## Begin Material for the task
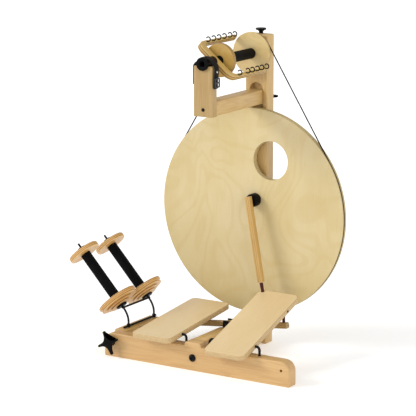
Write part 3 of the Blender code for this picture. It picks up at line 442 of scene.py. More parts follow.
def block(name, low, high, matrix=None):
    """A box between two corners."""
    bm = bmesh.new()
    bmesh.ops.create_cube(bm, size=1.0)
    bmesh.ops.scale(bm, vec=[high[i] - low[i] for i in range(3)], verts=bm.verts)
    bmesh.ops.translate(bm, vec=[(high[i] + low[i]) / 2 for i in range(3)], verts=bm.verts)
    return from_bmesh(name, bm, matrix or Matrix.Identity(4))


def drill(obj, radius, point, direction, length, segments=48, matrix=None):
    """Cut a round hole."""
    bm = bmesh.new()
    bmesh.ops.create_cone(bm, cap_ends=True, segments=segments, radius1=radius, radius2=radius,
                          depth=length)
    bmesh.ops.translate(bm, vec=(0, 0, length / 2), verts=bm.verts)
    tool = from_bmesh("drill", bm, (matrix or Matrix.Identity(4)) @ facing(point, direction))
    return cut(obj, tool)


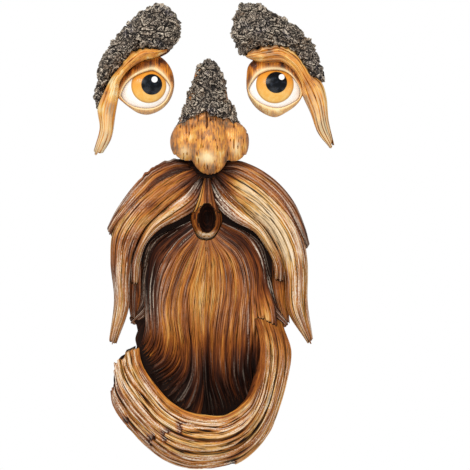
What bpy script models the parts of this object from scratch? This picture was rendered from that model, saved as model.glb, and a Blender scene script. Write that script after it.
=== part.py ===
"""A tree's face in four cast pieces: two eyes, a nose, and a mouth whose beard sweeps round into a bowl.

Metres, +Z up, the face looks along -Y and every flat back lies on y = 0. The carving is laid out on a drawing
of the whole face: guide points are (across, down) in drawing units and a depth out from the back. One unit is
a millimetre at the nominal height of each casting. A casting keeps its proportions when its height changes.
"""

import math

import bmesh
import bpy
import numpy as np

# Whole castings
BEARD_HEIGHT = 0.3115
LEFT_EYE_HEIGHT = 0.151
RIGHT_EYE_HEIGHT = 0.1455
NOSE_HEIGHT = 0.1165

# The same heights on the drawing
BEARD_UNITS = 311.5
LEFT_EYE_UNITS = 151.0
RIGHT_EYE_UNITS = 145.5
NOSE_UNITS = 116.5

# Where the castings hang, from the beard casting's fixing point
LEFT_EYE_ACROSS = 0.060
LEFT_EYE_UP = 0.112
RIGHT_EYE_ACROSS = 0.068
RIGHT_EYE_UP = 0.112
NOSE_GAP = 0.0035

# Walls and fits
BOWL_WALL = 0.0085
BACK_WALL = 0.013
MOUTH_WALL = 0.012
OVERHANG_CLEARANCE = 0.0025

# Keyhole for a screw head, sunk in each back
KEYHOLE_HEAD_RADIUS = 0.005
KEYHOLE_SHANK_RADIUS = 0.0024
KEYHOLE_RISE = 0.010
KEYHOLE_LIP = 0.003
KEYHOLE_DEPTH = 0.0075

# Carving
GROOVE = 0.0016
BAND_GROOVE = 1.5
FALL_GROOVE = 1.4
BARK_RELIEF = 0.0024
BARK_SPREAD = 1.3
BROKEN_END = 2.2
BAND_FLUTES = 8
FALL_FLUTES = 9

# Places and depths on the drawing
BEARD_TOP_UNITS = 42
UNDER_NOSE = 28
SIDE_DROP = 9
BOWL_MIDDLE = (205, 372, 30)
EYE_PLATE_OUT = 14
BEARD_PLATE_OUT = 9
BEHIND_WALL = -6

# Each solid reaches a little further behind the back than the one before it: no two floors lie together
BEHIND = 0.004
BEHIND_STEP = 0.07
PLATE_BEHIND = 1.6

KEPT_FACES = 0.55
ROUND_SIDES = 16


def clear_scene():
    for obj in list(bpy.data.objects):
        bpy.data.objects.remove(obj)


def new_collection(name, hidden):
    made = bpy.data.collections.new(name)
    bpy.context.scene.collection.children.link(made)
    made.hide_render = hidden
    return made


def curve(points, stations):
    """Evenly stepped points of a smooth curve through the guide points."""
    points = np.array(points, float)
    if points.ndim == 1:
        points = points[:, None]
    slope = np.gradient(points, axis=0)
    place = np.linspace(0, len(points) - 1, stations)
    low = np.minimum(place.astype(int), len(points) - 2)
    t = (place - low)[:, None]
    return (
        (2 * t**3 - 3 * t**2 + 1) * points[low]
        + (t**3 - 2 * t**2 + t) * slope[low]
        + (3 * t**2 - 2 * t**3) * points[low + 1]
        + (t**3 - t**2) * slope[low + 1]
    )


def scatter(*shape):
    """Repeatable values from -1 to 1 with no pattern to the eye."""
    count = np.arange(math.prod(shape)).reshape(shape) + 1
    return 2 * np.modf(np.abs(np.sin(count * 12.9898) * 43758.5453))[0] - 1


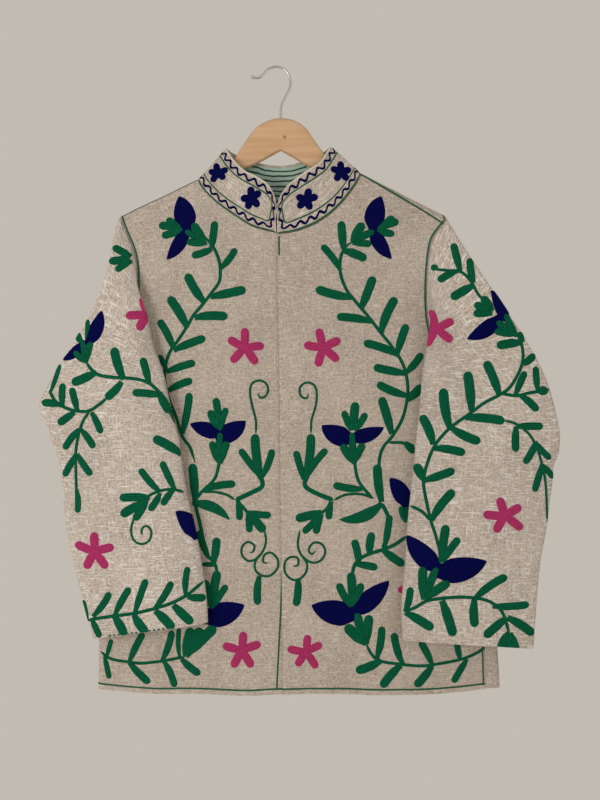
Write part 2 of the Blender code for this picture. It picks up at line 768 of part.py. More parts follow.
## End Material for the task
■ Stated problem ■
Quote the listing word for word from its first line through the line in which "return from_bmesh(name, bm, matrix" appears.

■ Expected output ■
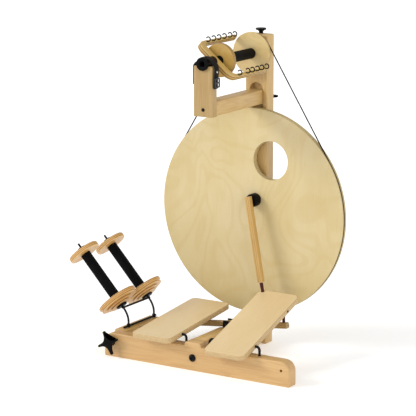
Write part 3 of the Blender code for this picture. It picks up at line 442 of scene.py. More parts follow.
def block(name, low, high, matrix=None):
    """A box between two corners."""
    bm = bmesh.new()
    bmesh.ops.create_cube(bm, size=1.0)
    bmesh.ops.scale(bm, vec=[high[i] - low[i] for i in range(3)], verts=bm.verts)
    bmesh.ops.translate(bm, vec=[(high[i] + low[i]) / 2 for i in range(3)], verts=bm.verts)
    return from_bmesh(name, bm, matrix or Matrix.Identity(4))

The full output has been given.